Douglas Holcomb, the general manager for Greater Bridgeport, said management and the union work well on safety.
“We disagree with the union on many many things, but safety is not one of them,” Holcomb said.
In Bridgeport he said they are doing pilot work on driver barriers, which have been installed on 70 percent of their fleet.
They also modified the mirrors and added a 12camera security system, as well as implemented a new cleaning program.
Adding the barriers to the buses costs some $4,700 per bus, Holcomb said of his 57-bus fleet.
David Lee, general manager for CT Transit, which has 485 buses, also showed up to listen to the workers at the press conference with Holcomb.
He said that morning he had invited the union “to work with us and show us what they think ought to be the solution,” on the barriers. “We are open to that discussion.” Lee said it is an open-ended invitation.
Lee said Bridgeport has opted for one particular design. He said a Germandesigned product that was offered as the perfect solution, is not available in the U.S. and he was not sure it could be retrofitted to district buses
“I’m open to this discussion. Tell us what looks like the optimum solution from your point of view. We want to listen. We are willing to do a test,” Lee said.
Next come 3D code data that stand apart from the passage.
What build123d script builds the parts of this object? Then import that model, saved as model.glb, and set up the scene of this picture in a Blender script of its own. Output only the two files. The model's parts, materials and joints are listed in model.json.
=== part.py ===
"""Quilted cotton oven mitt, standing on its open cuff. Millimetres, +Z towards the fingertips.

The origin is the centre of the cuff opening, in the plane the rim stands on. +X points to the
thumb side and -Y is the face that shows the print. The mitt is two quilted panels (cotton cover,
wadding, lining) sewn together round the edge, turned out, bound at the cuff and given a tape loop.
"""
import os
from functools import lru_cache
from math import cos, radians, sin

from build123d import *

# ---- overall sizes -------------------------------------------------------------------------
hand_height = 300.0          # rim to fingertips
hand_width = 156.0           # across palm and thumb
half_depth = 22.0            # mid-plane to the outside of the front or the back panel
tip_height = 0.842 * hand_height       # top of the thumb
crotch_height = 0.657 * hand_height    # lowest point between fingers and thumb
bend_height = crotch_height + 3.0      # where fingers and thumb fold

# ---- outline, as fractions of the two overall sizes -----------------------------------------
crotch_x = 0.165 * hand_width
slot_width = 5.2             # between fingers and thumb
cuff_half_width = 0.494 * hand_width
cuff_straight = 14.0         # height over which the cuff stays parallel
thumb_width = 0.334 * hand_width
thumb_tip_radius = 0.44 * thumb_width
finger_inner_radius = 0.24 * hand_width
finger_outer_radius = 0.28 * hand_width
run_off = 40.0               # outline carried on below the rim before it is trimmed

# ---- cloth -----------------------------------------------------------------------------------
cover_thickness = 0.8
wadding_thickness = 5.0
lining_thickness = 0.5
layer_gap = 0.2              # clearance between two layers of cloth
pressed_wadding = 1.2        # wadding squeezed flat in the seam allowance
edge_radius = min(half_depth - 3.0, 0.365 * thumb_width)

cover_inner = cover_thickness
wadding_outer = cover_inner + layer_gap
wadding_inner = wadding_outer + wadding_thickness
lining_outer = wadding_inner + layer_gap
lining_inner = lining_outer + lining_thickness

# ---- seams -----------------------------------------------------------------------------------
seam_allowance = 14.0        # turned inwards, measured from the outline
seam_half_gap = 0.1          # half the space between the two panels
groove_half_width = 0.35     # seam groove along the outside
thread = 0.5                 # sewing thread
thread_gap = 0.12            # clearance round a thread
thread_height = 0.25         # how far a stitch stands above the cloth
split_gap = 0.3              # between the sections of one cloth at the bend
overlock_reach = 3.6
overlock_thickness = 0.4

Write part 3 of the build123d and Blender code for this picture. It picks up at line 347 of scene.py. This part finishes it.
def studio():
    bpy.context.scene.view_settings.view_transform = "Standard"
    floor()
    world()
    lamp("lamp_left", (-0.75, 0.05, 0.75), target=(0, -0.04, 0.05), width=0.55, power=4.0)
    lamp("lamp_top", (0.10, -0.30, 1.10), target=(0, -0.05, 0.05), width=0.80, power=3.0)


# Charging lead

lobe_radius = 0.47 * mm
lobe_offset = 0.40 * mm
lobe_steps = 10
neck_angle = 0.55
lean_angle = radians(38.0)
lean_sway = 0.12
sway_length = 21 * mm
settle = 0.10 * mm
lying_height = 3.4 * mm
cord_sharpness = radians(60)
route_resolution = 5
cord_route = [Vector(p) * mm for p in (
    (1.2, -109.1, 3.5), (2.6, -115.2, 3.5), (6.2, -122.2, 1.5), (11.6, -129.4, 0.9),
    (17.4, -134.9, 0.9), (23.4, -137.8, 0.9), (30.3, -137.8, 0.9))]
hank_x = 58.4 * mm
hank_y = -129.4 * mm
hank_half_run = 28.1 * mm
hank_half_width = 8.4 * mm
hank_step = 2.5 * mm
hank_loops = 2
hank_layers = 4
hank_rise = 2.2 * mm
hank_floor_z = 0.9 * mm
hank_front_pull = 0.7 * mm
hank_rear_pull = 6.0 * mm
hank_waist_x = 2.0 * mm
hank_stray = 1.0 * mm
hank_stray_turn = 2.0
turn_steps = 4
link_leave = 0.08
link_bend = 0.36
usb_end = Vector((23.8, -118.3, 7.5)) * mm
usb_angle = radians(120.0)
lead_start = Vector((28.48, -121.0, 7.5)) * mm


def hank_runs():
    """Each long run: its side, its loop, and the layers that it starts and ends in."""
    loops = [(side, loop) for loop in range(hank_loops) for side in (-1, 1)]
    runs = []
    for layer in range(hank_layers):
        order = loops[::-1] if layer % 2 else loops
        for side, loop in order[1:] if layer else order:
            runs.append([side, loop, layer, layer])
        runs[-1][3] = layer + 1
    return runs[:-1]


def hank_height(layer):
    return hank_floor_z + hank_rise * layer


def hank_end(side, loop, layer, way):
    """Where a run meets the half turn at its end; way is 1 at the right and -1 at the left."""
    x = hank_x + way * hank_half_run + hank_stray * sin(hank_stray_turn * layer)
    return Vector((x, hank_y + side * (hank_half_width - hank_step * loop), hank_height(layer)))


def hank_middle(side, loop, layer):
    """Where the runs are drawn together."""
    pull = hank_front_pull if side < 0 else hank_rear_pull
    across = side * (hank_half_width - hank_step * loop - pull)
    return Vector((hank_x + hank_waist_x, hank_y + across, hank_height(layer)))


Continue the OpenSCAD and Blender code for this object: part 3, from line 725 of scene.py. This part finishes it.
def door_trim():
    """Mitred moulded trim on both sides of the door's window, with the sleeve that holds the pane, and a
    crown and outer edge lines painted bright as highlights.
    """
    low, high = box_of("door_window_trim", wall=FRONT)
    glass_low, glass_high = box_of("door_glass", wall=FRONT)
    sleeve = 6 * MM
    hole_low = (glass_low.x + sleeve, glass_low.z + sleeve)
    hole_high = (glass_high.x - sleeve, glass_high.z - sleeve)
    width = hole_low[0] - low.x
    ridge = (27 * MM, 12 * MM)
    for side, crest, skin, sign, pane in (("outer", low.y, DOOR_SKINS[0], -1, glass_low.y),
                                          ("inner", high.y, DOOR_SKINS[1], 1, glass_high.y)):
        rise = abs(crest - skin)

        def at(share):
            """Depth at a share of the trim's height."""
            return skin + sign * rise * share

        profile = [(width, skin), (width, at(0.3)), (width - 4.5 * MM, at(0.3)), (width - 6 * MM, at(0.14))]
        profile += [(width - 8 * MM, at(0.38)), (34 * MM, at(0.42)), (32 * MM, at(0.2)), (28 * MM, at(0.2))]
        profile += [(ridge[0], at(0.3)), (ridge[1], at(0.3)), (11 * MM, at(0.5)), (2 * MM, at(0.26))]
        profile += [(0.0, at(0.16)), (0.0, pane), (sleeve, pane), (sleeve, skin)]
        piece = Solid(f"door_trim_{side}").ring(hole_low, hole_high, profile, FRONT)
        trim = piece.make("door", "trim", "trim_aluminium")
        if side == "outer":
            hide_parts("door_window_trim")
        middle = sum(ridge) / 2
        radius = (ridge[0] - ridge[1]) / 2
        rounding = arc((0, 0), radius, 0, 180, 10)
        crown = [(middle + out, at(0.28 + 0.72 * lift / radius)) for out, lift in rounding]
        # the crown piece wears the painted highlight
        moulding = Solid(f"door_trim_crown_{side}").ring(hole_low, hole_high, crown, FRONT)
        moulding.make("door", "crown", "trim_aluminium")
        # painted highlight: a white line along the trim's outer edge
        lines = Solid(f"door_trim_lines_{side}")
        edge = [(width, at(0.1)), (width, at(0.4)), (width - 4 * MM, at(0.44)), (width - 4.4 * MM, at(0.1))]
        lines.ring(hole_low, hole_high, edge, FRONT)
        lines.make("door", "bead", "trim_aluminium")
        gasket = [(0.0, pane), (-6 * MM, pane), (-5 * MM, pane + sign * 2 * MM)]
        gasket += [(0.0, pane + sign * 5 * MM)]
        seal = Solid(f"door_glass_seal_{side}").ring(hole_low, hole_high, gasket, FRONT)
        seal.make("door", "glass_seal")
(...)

The manager said they have also moved mirrors on buses. Several workers told him the mirrors have to be smaller. They are too high, they said, blocking their vision.
Pizunski asked Lee whether he knew if there was a blind spot on the new buses.
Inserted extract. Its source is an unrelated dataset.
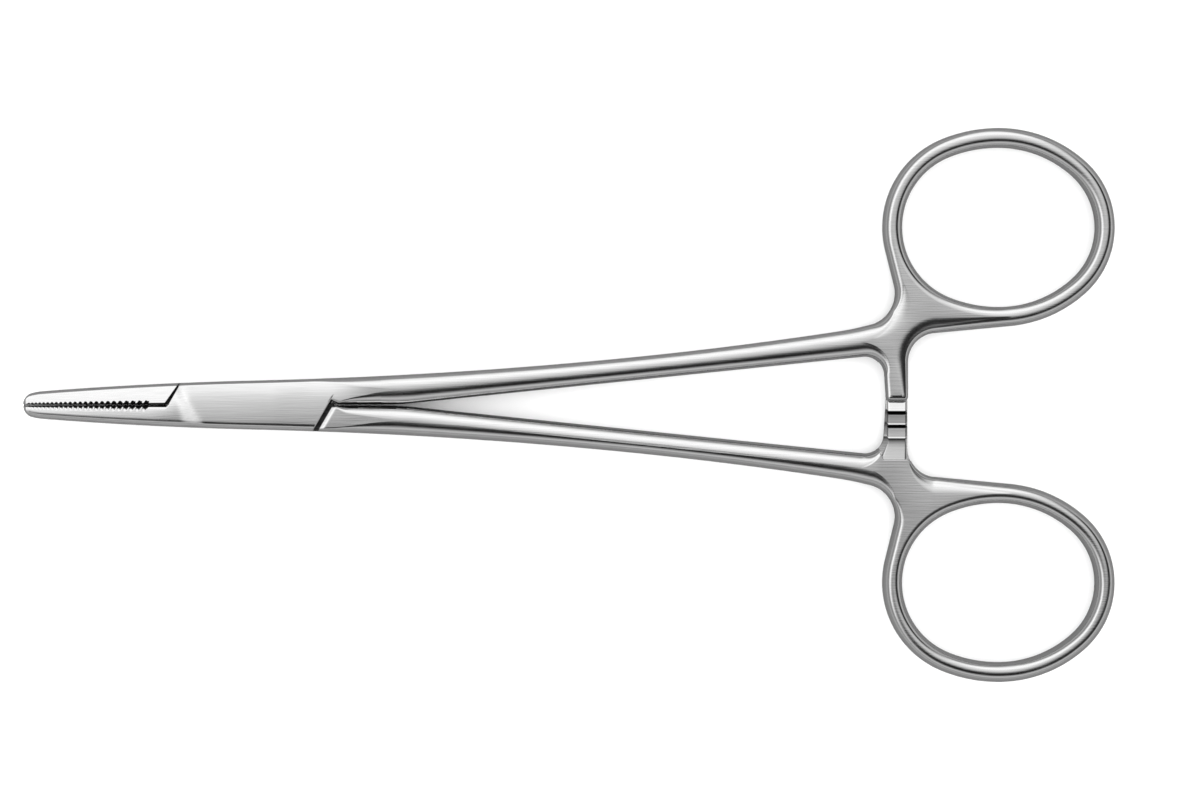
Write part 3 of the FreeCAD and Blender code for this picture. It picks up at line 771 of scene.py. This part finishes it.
def brushed(name, shade, roughness, spread, grain):
    """Stainless steel brushed along the length.

    Fine long streaks change its tone and relief, and clouds its gloss. A painted shade and highlight kept on
    the mesh multiplies the tone.
    """
    material = bpy.data.materials.new(name)
    material.use_nodes = True
    tree = material.node_tree
    shader = tree.nodes["Principled BSDF"]
    shader.inputs["Metallic"].default_value = 1.0
    place = tree.nodes.new("ShaderNodeTexCoord")
    stretch = tree.nodes.new("ShaderNodeMapping")
    stretch.inputs["Scale"].default_value = STREAKS_PER_METRE
    join(tree, place.outputs["Object"], stretch.inputs["Vector"])
    streaks = noise(tree, stretch.outputs[0], 1.0, 3.0)
    clouds = noise(tree, place.outputs["Object"], CLOUDS_PER_METRE, 2.0)
    rough = spread_over(tree, clouds, roughness - spread, roughness + spread)
    # The mesh's painted shade and highlight, which darken or brighten the tone.
    painted_light = tree.nodes.new("ShaderNodeAttribute")
    painted_light.attribute_name = "painted_light"
    tone = reckon(tree, "MULTIPLY", spread_over(tree, streaks, shade - STREAK_DARKER, shade + STREAK_LIGHTER),
                  painted_light.outputs["Fac"])
    colour = tree.nodes.new("ShaderNodeCombineColor")
    relief = tree.nodes.new("ShaderNodeBump")
    relief.inputs["Strength"].default_value = grain
    relief.inputs["Distance"].default_value = GRAIN_DEPTH
    join(tree, rough, shader.inputs["Roughness"], tone, colour.inputs[0], tone, colour.inputs[1],
         tone, colour.inputs[2], colour.outputs[0], shader.inputs["Base Color"],
         streaks, relief.inputs["Height"], relief.outputs[0], shader.inputs["Normal"])
    return material


def past_lock(u, v):
    """How far a point lies beyond the slanted line where the lock's level face ends."""
    return LOCK_FACE_U - LOCK_FACE_LEAN * v - u


def jaw_fall(past, v, bulge):
    """How far a jaw's face falls: by an even taper, and by w^2 / bulge with w the way from the ridge."""
    taper = (BOX_TOP - TIP_TOP) / (JAW_REACH + LOCK_FACE_U) * np.maximum(past, 0)
    return taper, np.minimum(v - RIDGE_V, JAW_RIDGE_REACH) ** 2 / bulge


def upper_jaw_top(u, v):
    """Height of the upper jaw's face."""
    taper, crowned = jaw_fall(past_lock(u, v), v, UPPER_JAW_BULGE)
    return BOX_TOP + UPPER_JAW_RISE - taper - crowned


def lock_top(u, v):
    """Height of the lock's face, down a slanted step to the lower jaw's, and bevelled at its seams.

    The step is an even-ended rise and fall of slope times width, and it widens towards the lower edge.
    """
    past = past_lock(u, v)
    taper, jaw_crown = jaw_fall(past, v, LOWER_JAW_BULGE)
    share = ease(-u, *LOWER_JAW_BLEND)
    crowned = crown(u, v) * (1 - share) + (jaw_crown - LOWER_JAW_RISE) * share
    width = LOCK_STEP_WIDTH + LOCK_STEP_SPREAD * np.clip(LOCK_STEP_V - v, 0, LOCK_STEP_REACH)
    step = LOCK_STEP_SLOPE * width * ease((past + LOCK_STEP_LEAD) / width, 0.0, 1.0)
    station = u - SEAM_SLOPE * v
    left = np.where(v > -MATE_GAP_ROOT, np.clip(1 - (station + JAW_SEAM) / SEAM_BEVEL, 0, 1), 0)
    right = np.where(v < SHANK_SEAM_V, np.clip(1 - (SHANK_SEAM - station) / SEAM_BEVEL, 0, 1), 0)
    return ridge_top(u) - step - taper - crowned - SEAM_FALL * (left + right)


def on_line(station, slant, side, edge):
    """The v at which the line u = station + slant v crosses an edge given as a function of u."""
    v = side * edge(station)
    for _ in range(20):
        v = side * edge(station + slant * v)
    return v


def quarter_round(way, reach):
    """A quarter circle's fall, 1 at its start and 0 from reach on: 1 - sqrt(1 - (1 - way / reach)^2)."""
    return 1 - np.sqrt(1 - np.clip(1 - way / reach, 0, 1) ** 2)


def serrated_gap(u, depth_share):
    """Half the gap between the jaws, wider at the root and round the noses.

    Half-round grooves cross it: depth sqrt(1 - (x / half)^2), x being the way from a groove's middle.
    """
    gap = np.interp(u, (-JAW_REACH, -JAW_SEAM), (MATE_GAP_TIP, MATE_GAP_ROOT))
    gap = gap + NOSE_GAP * quarter_round(u + JAW_REACH, NOSE_GAP_LENGTH)
    along = SERRATION_START - JAW_REACH
    for number in range(SERRATIONS):
        share = number / SERRATIONS
        pitch = SERRATION_PITCH[0] * (1 - share) + SERRATION_PITCH[1] * share
        depth = depth_share * (SERRATION_DEPTH[0] * (1 - share) + SERRATION_DEPTH[1] * share)
        gap = gap + depth * np.sqrt(np.maximum(1 - ((u - along) / (GROOVE_HALF_SHARE * pitch)) ** 2, 0))
        along += pitch
    return gap


def jaw(side, seam, seam_slope, outer_rim, mate_rim, groove_share):
    """A jaw, from its rounded nose to a seam that slants across it.

    The given share of the grooves' depth is cut as a wider rim, and the rest as a deeper mating edge.
    """
    nose = -JAW_REACH + NOSE_RADIUS * (1 - np.cos(np.radians(np.linspace(0, NOSE_SWEEP, 12))))
    teeth = np.arange(nose[-1] + GROOVE_STEP, -GROOVES_END_U, GROOVE_STEP)
    root = np.arange(teeth[-1] + JAW_STEP, -seam - LEAST_STEP, JAW_STEP)
    stations = np.concatenate((nose, teeth, root, [-seam]))
    slant = seam_slope * ease(stations, SLANT_START_U, -seam)
    outer = on_line(stations, slant, side, half_width)
    outer = outer - side * NOSE_ROUNDING * np.clip(1 - (stations + JAW_REACH) / NOSE_LENGTH, 0, 1) ** 2
    mate = on_line(stations, slant, side, lambda u: serrated_gap(u, 1 - groove_share))
    narrow = np.minimum(1, np.abs(outer - mate) / FULL_RIM_WIDTH)[:, None]
    wave = (serrated_gap(stations, 1.0) - serrated_gap(stations, 0.0))[:, None]
    mate_rim = scaled_rim(np.asarray(mate_rim) + groove_share * wave * [1, 1, 0, 0, 0], narrow)
    outer_rim = scaled_rim(outer_rim, narrow)
    fall = NOSE_FALL * quarter_round(stations + JAW_REACH, NOSE_FALL_LENGTH)
    closed = np.full(len(stations), side * CLOSED_V)
    if side > 0:
        return bar(stations, slant, mate, outer, mate_rim, outer_rim, upper_jaw_top, end_fall=fall,
                   middles=(closed, outer))
    return bar(stations, slant, outer, mate, outer_rim, mate_rim, lock_top, end_fall=fall,
               middles=(outer, closed))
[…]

“I don’t know,” Lee said. “I’m asking you.”
“What do you mean you don’t know? You are buying them,” Pizunski said.
“There is a blind spot on every vehicle I have ever seen,” Lee said.
Lee was asked whether he was open to a procurement committee that would have drivers and riders on it. “Yes, but, and the but is that all of the buses that CT Transit operates are procured by the state DOT and there is a multi-year procurement . ... If the argument is that there are ways to modify that (new) bus to make it safer, let’s talk about it,” Lee said.
Buccitti said features and designs are decided by people who have not driven a bus. He complained about a venting system that can only be closed by a driver climbing on the seat to bring it down. He also called the fare boxes “a disaster.”
In the end, both sides looked to set a date to meet.
Jerry Pizunski, president of New London transit local, left, and Mustafa Salahuddin of the Bridgeport local, talk about improvements needed on public buses.
David Lee, right, general manager of CT Transit, which has 485 buses, discussed some of the complaints from drivers.